Durante sus 4 años como presidente, Trump intentó reabsorber a los Estados Unidos en sí mismos. Sin hacerlo de manera consciente, parece ser, apaciguando determinados conflictos externos, acabando con algunas guerras y aflojando en cierta medida la pretensión de “llevar la luz” al resto del mundo, Trump resituó a su nación en una posición más acorde a un modelo pasivo y, por tanto, algo más cercana a la primitiva idea de la “ciudad en la colina”. Posteriormente, los años demócratas respaldados por globalistas, han creado problemas que nunca se han tenido en otras naciones y han proporcionado a estas soluciones que nunca habían pedido.
En los próximos 4 años, tal vez pudiera existir una ventana de oportunidad, “la ventana de Trump», que puede interpretarse como una ocasión para que ciertas naciones, debilitadas por los ecos wokistas que han llegado desde EEUU, reafirmen su soberanía frente a las presiones de la globalización. Gustavo Bueno argumentaría que estas presiones globalistas representan una forma de poder hegemónico que busca homogeneizar y controlar a las naciones, eliminando su individualidad y capacidad de gobierno. Se puede poner como ejemplo de herramienta de manipulación la llamada «culpa blanca», una perversión de la culpa cristiana. Esta “culpa blanca” es utilizada para debilitar la identidad nacional y fomentar la sumisión a un poder global y así amordazar a las sociedades contra el fenómeno de la invasión silenciosa.
La dialéctica de las naciones de Bueno sugiere que la lucha por la soberanía no es sólo una cuestión política o económica, sino también cultural e ideológica. Las naciones deben resistir las influencias externas que buscan imponer valores y estructuras ajenas, y en cambio, deben buscar reafirmar su propia identidad y valores históricos. Este conflicto entre la nación y las fuerzas globalistas es una manifestación de la dialéctica histórica que define la interacción entre las diversas naciones y poderes a lo largo del tiempo.

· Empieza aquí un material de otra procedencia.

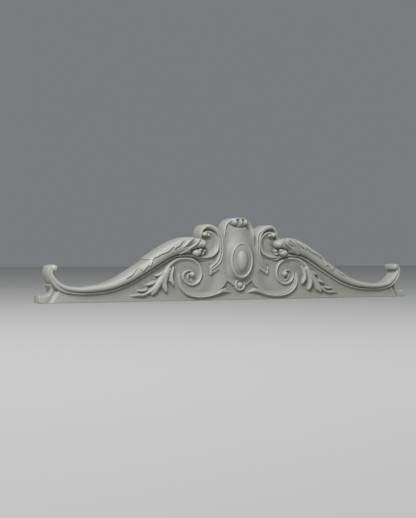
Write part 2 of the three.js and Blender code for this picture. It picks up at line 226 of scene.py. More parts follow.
# %% Stations of the mouldings
CORNICE = [
    [506.4, -25, 3.8, 0.7], [507.6, -20.4, 4.8, 0.65], [511.6, -18.6, 5.4, 0.6], [516, -20.8, 5.7, 0.55],
    [518.6, -26, 5.8, 0.5], [519, -33, 5.8, 0.5], [517, -40, 6.2, 0.5],
    [513, -47.5, 7, 0.5], [506, -56, 7.8, 0.55], [496, -64.5, 8.6, 0.65], [480, -72, 9.2, 0.8],
    [457, -76, 9.6, 0.9], [430, -76.8, 10, 1], [401, -74.3, 11.2, 1], [373, -70.5, 12, 1],
    [345, -62.5, 13.2, 1], [317, -50.5, 15, 1], [289, -35.5, 15.8, 1], [261, -19.5, 16.5, 1],
    [232, -0.8, 18, 1], [205, 15, 19.6, 1], [175, 26, 22.3, 1], [152, 30, 24.8, 0.9],
    [140, 28, 24.6, 0.3], [127, 22, 21, 0.05],
]
STRAP = [
    [111.5, 46, 1.2, 36], [113.4, 57, 1.2, 41], [113.4, 63.5, 1.8, 42], [111.6, 70, 2.4, 42.5],
    [108, 75.4, 3.2, 43], [102.8, 79.8, 4.2, 43.5], [95.8, 82.4, 5, 44], [87, 82, 5.4, 44],
    [78, 78.6, 5.8, 44], [69.5, 73.4, 6.4, 44], [62, 65.6, 6.8, 44], [57, 54, 6, 44], [55.2, 40, 5, 44.5],
    [54.8, 26, 5, 44.8],
    [56.8, 10, 5.2, 45], [61.4, -2.6, 5.4, 44.8], [68.6, -11.6, 5.4, 44.6], [76.4, -17.8, 5.2, 44.6],
    [82.6, -22.8, 4.8, 44.4],
]
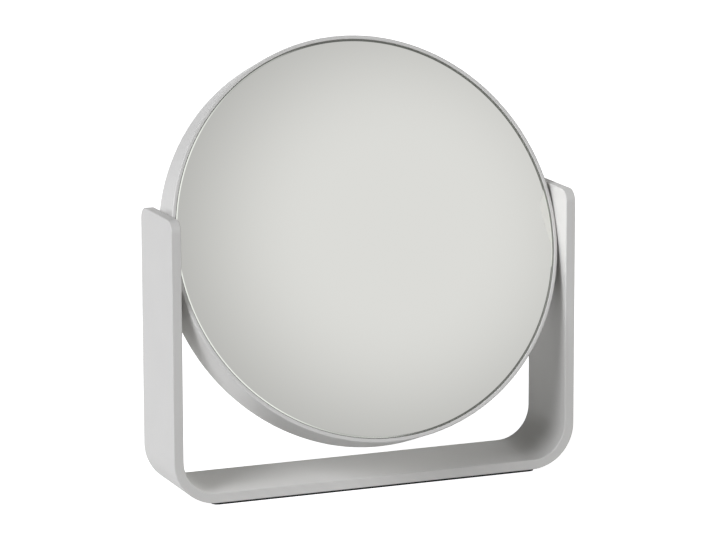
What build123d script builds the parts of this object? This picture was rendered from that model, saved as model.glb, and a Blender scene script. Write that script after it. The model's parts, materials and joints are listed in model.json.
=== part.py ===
"""Tilting table mirror.

A flat strip, bent into a U, stands on its middle and carries a round two-sided mirror head
between its two uprights. The head turns all the way round on two shoulder screws, so either
the plain or the magnifying glass can face forward.

Frame: +Z up, +X to the right, and the plain glass faces -Y. The origin is on the table top,
under the middle of the stand. All sizes are in millimetres and degrees.
"""

import math
import os

from build123d import *

os.makedirs("parts", exist_ok=True)

# ---------------------------------------------------------------- driving dimensions

# head band: the hoop that holds both glasses
band_radius = 91.05
band_depth = 19.5
band_wall = 1.7
band_outer_round = 0.6
band_inner_round = 0.25

# glasses
glass_recess = 0.65
glass_bevel_width = 0.9
glass_bevel_depth = 0.4
glass_arris = 0.3
plain_thickness = 3.0
magnifier_thickness = 2.0
magnifier_curvature = 650.0

# black tape round the edge of each glass; it fills the gap to the band
edge_tape_below_lip = 0.3

# adhesive foam between the glasses and what carries them
foam_thickness = 1.0
front_foam_width = 18.0

# shelf, screw lugs and pivot bosses inside the band
shelf_thickness = 1.5
shelf_width = 4.35
lug_count = 4
lug_start_angle = 45.0
lug_width = 9.0
lug_reach = 4.0
lug_floor = 1.0
boss_width = 16.0
boss_depth = 11.0
boss_reach = 4.4
boss_round = 2.0

# moulded carrier behind the plain glass
carrier_thickness = 2.0
carrier_rib_width = 1.6
carrier_rib_depth = 5.5
carrier_rib_count = 8
carrier_hub_radius = 10.0
carrier_notch_margin = 1.5
carrier_rim_margin = 1.5

# countersunk screws that hold the carrier to the lugs
carrier_screw_radius = 1.25
carrier_screw_head_radius = 2.75
carrier_screw_hole_radius = 1.6
carrier_screw_length = 7.0
carrier_screw_tip_chamfer = 0.4
countersink_angle = 90.0
carrier_screw_from_edge = 3.7
cross_width = 0.8
cross_span = 3.0
cross_depth = 0.9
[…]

EEUU, como hegemón requemado, debe replantearse su posición y su relación con otras naciones. La reelección de Trump pudiera suponer este punto de inflexión que necesita el país americano para no colapsar por sobre él mismo. Por el contrario, las naciones del viejo continente deben reflexionar y ver si quieren volver a ser relevantes en algo en el mundo o continuar perdiendo la batalla contra el globalismo, siendo meros peones de otras potencias. La “ventana de Trump”, con todas las reservas, limitaciones y dudas que lógicamente suscita, pudiera constituir una vía de escape al wokismo, la invasión y la culpa, y ofrecer una oportunidad para redefinir el papel de cada nación en el escenario global. Este momento crucial podría marcar el inicio de una nueva era de soberanía y liderazgo, donde las naciones europeas deben decidir si desean recuperar su protagonismo o seguir siendo subordinadas a las fuerzas globalistas. La elección es clara: aprovechar en lo posible esta hipotética ventana para fortalecer la identidad y autonomía nacionales.
La responsabilidad recae en la acción de las que fueron potencias hasta antes de la Primera Guerra Mundial para levantarse e intentar escapar por esa ventana del edificio en ruinas que habitan en la actualidad.